Exercise description
Only the number is wanted: how many lines contain the string "materials"?
**** Available data ****
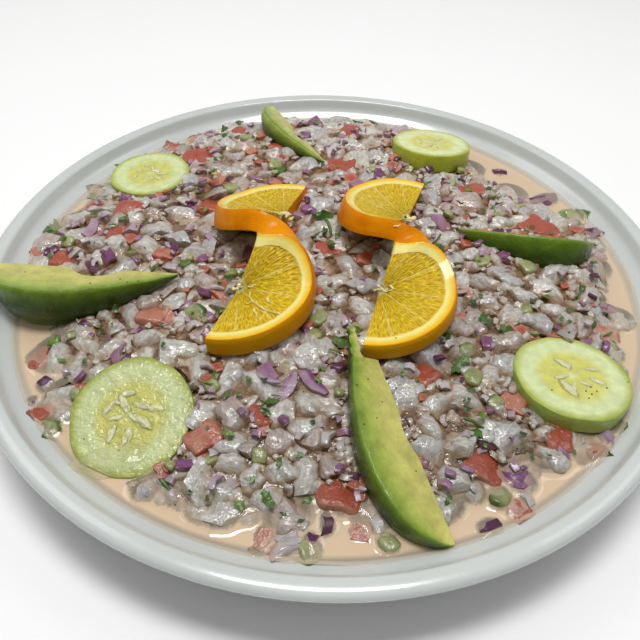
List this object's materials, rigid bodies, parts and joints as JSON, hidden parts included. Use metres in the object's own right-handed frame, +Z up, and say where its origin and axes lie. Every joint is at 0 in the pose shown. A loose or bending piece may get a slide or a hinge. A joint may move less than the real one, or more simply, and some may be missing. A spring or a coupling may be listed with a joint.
{
  "type": "plated shrimp ceviche",
  "caption": "Round rimmed plate filled with diced shrimp ceviche in broth, topped with orange twists, avocado wedges and cucumber slices.",
  "frame": {"origin": "centre of the plate's foot ring, on the table", "axes": "+Z up; -Y towards the diner, +X to the diner's right"},
  "size_m": [0.3454, 0.346, 0.0648],
  "materials": {
    "ceramic": "glazed off-white stoneware",
    "broth": "wet, clear peach citrus broth",
    "seafood_salad": "wet diced shrimp, onion, tomato, cucumber and herbs",
    "cucumber": "wet cut cucumber",
    "avocado": "cut avocado flesh, satin",
    "orange": "orange flesh and peel, moist"
  },
  "bodies": {
    "root": {"plate": "ceramic", "broth": "broth", "ceviche_heap": "seafood_salad", "cucumber_slice_front_left": "cucumber", "cucumber_slice_front_right": "cucumber", "cucumber_slice_back_left": "cucumber", "cucumber_slice_back_right": "cucumber", "avocado_slice_left": "avocado", "avocado_slice_back": "avocado", "avocado_slice_right": "avocado", "avocado_slice_front": "avocado", "orange_twist_left": "orange", "orange_twist_right": "orange"}
  },
  "joints": []
}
****
Response
2